Congrats on your baby boy - 6 months flies by, doesn't it?



answers from Dayton on

Hi A.,
My second daughter is 9 months old. She is on stage 2 food and formula but she is small. Born at 3lb 13 oz, she is still in 3-6 clothes. She now eats fruit/ceral in the am with 4-5 oz formula. Lunch is one small jar of fruit and one small jar of vegies, with maybe 2-3 oz formula. Same at dinner except we add cereal to the fruit. We were told this is what she should be eating at this point. Now she does get a bottle sometimes 1 hour after eating her solids with about 2-3 more ounces. I think it all depends on the baby. I don't shove food down my baby's throat but the doctor says now at 9 months, we should be encouraging more and more "solid" foods. The formula will lessen as she eats more solids. Hope that helps. Different for everyone. You know your baby.

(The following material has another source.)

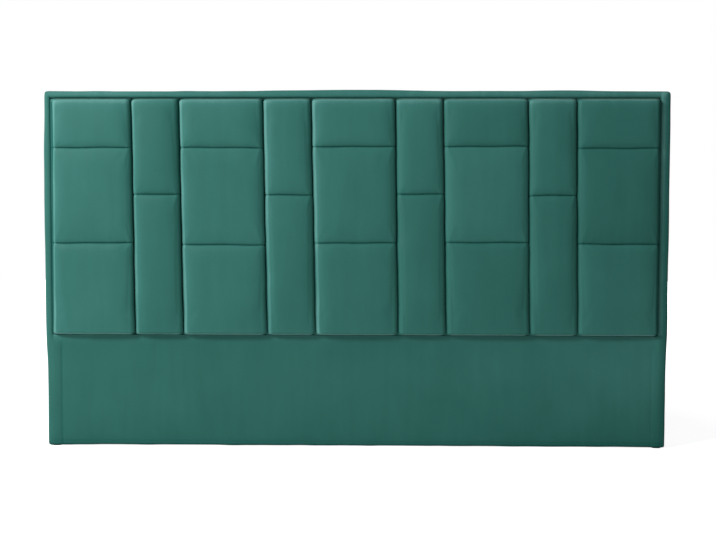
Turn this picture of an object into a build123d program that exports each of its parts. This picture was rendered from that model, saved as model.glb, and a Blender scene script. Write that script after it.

answers from Cincinnati on

I have a 6 month old son also. He is very interested in foods. We have just started the stage 1 foods. So I have not moved to the stage 2 yet. But when we saw the peditrician last week she said to make sure he gets at least 22 ounces of formula or breastmilk a day.
That is all I can really contribute because I am in a similiar situation.



answers from Cleveland on

Hi A.,
With my daughter I started her on food at 4 months. When she moved onto stage 2 foods I talked with several doctors(peds). For breakfast she would have cereal with formula with friut mixed in or half a jar give or take after the cereal, lunch would be the rest of the fruit veggies, she loved the mixed ones, dinner would be about the same. You just have to remember that your child should be eating food for all 3 meals and that the amount of form./bm will go down some, for snack I would give her the fruit/veggie wheel or the fruit/veggie puffs, all of them are in the baby food isle. But if they don't get the proper amount of food vs form/bm they won't get absolutely everything. Honestly, if you're even just curious you can always just call your health department clinic and they will give you the AVERAGE amount of food a child your age should be eating, whereas your doc will tell you what HE expects your child to eat, and if your child is not eating that amount you'll end up worrying, but if you have the average you'll know that youre still the great mom that you are. Every child is different and eat at different rates, my daughter loved food and drank her bottle VERY SLOWLY and would never finish it, I'm not sure but I believe that your child can even be give juice-gerber is great with their little bottles and it doesn't have as mush sugar. Overall when it comes to feeding a child you have to take the cluse from that child if you think that he/she's not eating enough and drinking alot still switch it up, but the more food consumed the less he/she will need. A baby's stomach can not hold the food AND the same amount of form/bm at the same time, if you give more food give less form/bm vice versa. Remeber, you are the mother and in my opinion mom's know best:)!



answers from Cincinnati on

Each kid is different so you need to take cues from them. I have a 6 month old son who is eating stage 2's but he started cereal at 3 months. I could tell the stage 1's weren't enough for him so that's why I moved him up. If he's satisfied with stage 1, keep him on that. There's no "right" amount to feed a baby, they let you know what they need. Good luck!